** start of Dataset content **
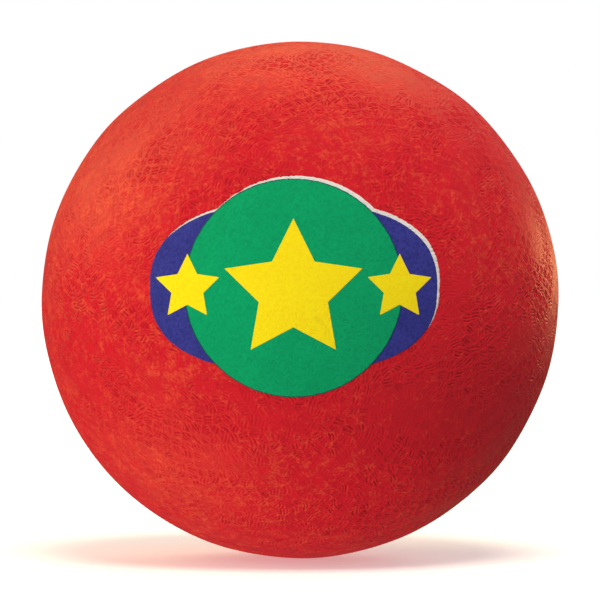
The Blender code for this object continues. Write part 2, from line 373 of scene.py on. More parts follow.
def cube_sphere(half):
    """A sphere of six square faces, open at the port: directions, quads and the port's rim."""
    port_angle = math.asin(PORT_RADIUS / BALL_RADIUS)
    port_ring = round(half * port_angle / (PORT_RING_STRETCH * math.pi / 4))
    i, j, ring, angle, turn = face_points(half, port_ring)
    axes = [
        ((0, 1, 0), (0, 0, 1), (1, 0, 0)),
        ((0, -1, 0), (1, 0, 0), (0, 0, 1)),
        ((1, 0, 0), (0, 1, 0), (0, 0, 1)),
        ((-1, 0, 0), (0, 0, 1), (0, 1, 0)),
        ((0, 0, 1), (1, 0, 0), (0, 1, 0)),
        ((0, 0, -1), (0, 1, 0), (1, 0, 0)),
    ]
    directions, keys, quads = [], [], []
    count = 2 * half + 1
    for face, (pole, first, second) in enumerate(np.array(axes)):
        flat = np.cos(turn)[:, None] * first + np.sin(turn)[:, None] * second
        directions.append(np.cos(angle)[:, None] * pole + np.sin(angle)[:, None] * flat)
        lattice = half * pole + i[:, None] * first + j[:, None] * second + half
        keys.append(lattice @ np.array([count * count, count, 1]))
        quads.append(square_quads(half, port_ring if face == 0 else 0) + face * count * count)
    _, kept, index = np.unique(np.concatenate(keys), return_index=True, return_inverse=True)
    directions = np.concatenate(directions)[kept]
    quads = index.reshape(-1)[np.concatenate(quads)]
    rim = index.reshape(-1)[np.flatnonzero(ring == port_ring)]
    rim = rim[np.argsort(turn[ring == port_ring])]
    return directions, quads, rim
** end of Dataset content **
Please reproduce the entire listing, exactly as shown.

■ **Task result**
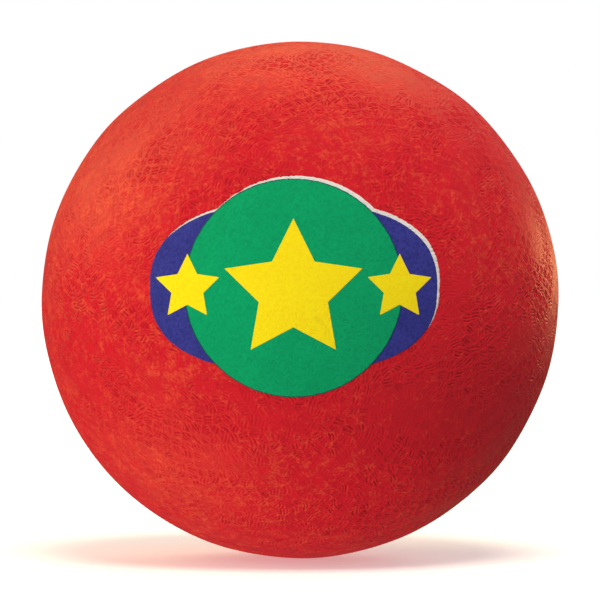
The Blender code for this object continues. Write part 2, from line 373 of scene.py on. More parts follow.
def cube_sphere(half):
    """A sphere of six square faces, open at the port: directions, quads and the port's rim."""
    port_angle = math.asin(PORT_RADIUS / BALL_RADIUS)
    port_ring = round(half * port_angle / (PORT_RING_STRETCH * math.pi / 4))
    i, j, ring, angle, turn = face_points(half, port_ring)
    axes = [
        ((0, 1, 0), (0, 0, 1), (1, 0, 0)),
        ((0, -1, 0), (1, 0, 0), (0, 0, 1)),
        ((1, 0, 0), (0, 1, 0), (0, 0, 1)),
        ((-1, 0, 0), (0, 0, 1), (0, 1, 0)),
        ((0, 0, 1), (1, 0, 0), (0, 1, 0)),
        ((0, 0, -1), (0, 1, 0), (1, 0, 0)),
    ]
    directions, keys, quads = [], [], []
    count = 2 * half + 1
    for face, (pole, first, second) in enumerate(np.array(axes)):
        flat = np.cos(turn)[:, None] * first + np.sin(turn)[:, None] * second
        directions.append(np.cos(angle)[:, None] * pole + np.sin(angle)[:, None] * flat)
        lattice = half * pole + i[:, None] * first + j[:, None] * second + half
        keys.append(lattice @ np.array([count * count, count, 1]))
        quads.append(square_quads(half, port_ring if face == 0 else 0) + face * count * count)
    _, kept, index = np.unique(np.concatenate(keys), return_index=True, return_inverse=True)
    directions = np.concatenate(directions)[kept]
    quads = index.reshape(-1)[np.concatenate(quads)]
    rim = index.reshape(-1)[np.flatnonzero(ring == port_ring)]
    rim = rim[np.argsort(turn[ring == port_ring])]
    return directions, quads, rim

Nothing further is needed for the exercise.